Scribe is a server developed by Facebook and released in 2008. It is intended for aggregating log data streamed in real time from a large number of servers. Facebook designed it to meet its own scaling challenges, and it now uses Scribe to handle tens of billions of messages a day. It is available under the Apache License 2.0.
Developed by Shay Banon and based upon Apache Lucene, ElasticSearch is a distributed, RESTful open source search server. It’s a scalable solution that supports near real-time search and multitenancy without a special configuration. It has been adopted by a number of companies, including StumbleUpon and Mozilla. ElasticSearch is available under the Apache License 2.0.

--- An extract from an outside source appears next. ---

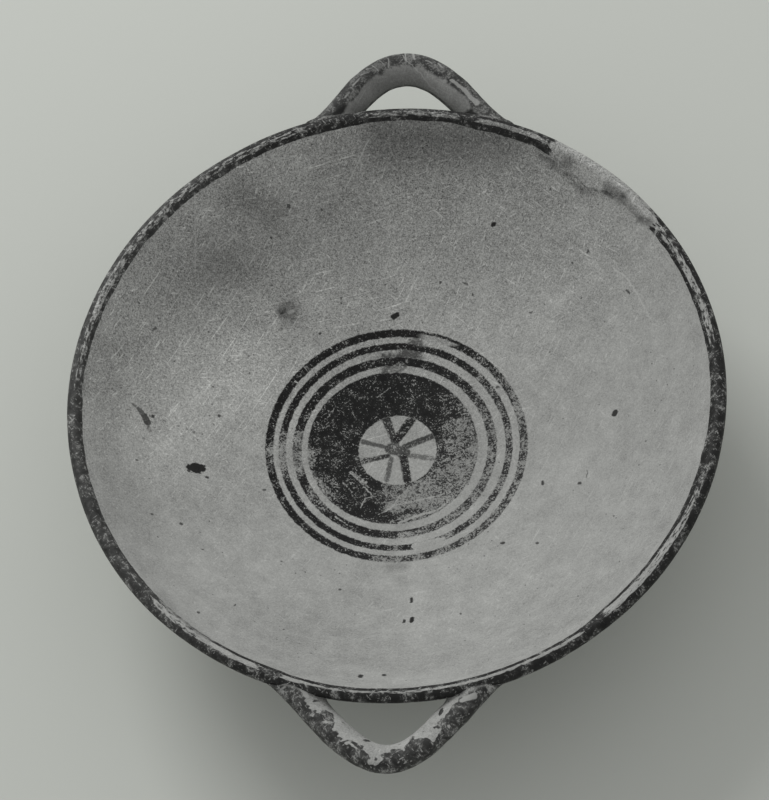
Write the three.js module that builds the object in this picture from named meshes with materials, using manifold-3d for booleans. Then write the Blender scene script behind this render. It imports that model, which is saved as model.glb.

Written in Java and modeled after Google’s BigTable, Apache HBase is an open source, non-relational columnar distributed database designed to run on top of Hadoop Distributed Filesystem (HDFS). It provides fault-tolerant storage and quick access to large quantities of sparse data. HBase is one of a multitude of NoSQL data stores that have become available in the past several years. In 2010, Facebook adopted HBase to serve its messaging platform. It is available under the Apache License 2.0.
Another NoSQL data store, Apache Cassandra is an open source distributed database management system developed by Facebook to power its Inbox Search feature. Facebook abandoned Cassandra in favor of HBase in 2010, but Cassandra is still used by a number of companies, including Netflix, which uses Cassandra as the back-end database for its streaming services. Cassandra is available under the Apache License 2.0.
Created by the founders of DoubleClick, MongoDB is another popular open source NoSQL data store. It stores structured data in JSON-like documents with dynamic schemas called BSON (for Binary JSON). MongoDB has been adopted by a number of large enterprises, including MTV Networks, craigslist, Disney Interactive Media Group, The New York Times and Etsy. It is available under the GNU Affero General Public License, with language drivers available under an Apache License. The company 10gen offers commercial MongoDB licenses.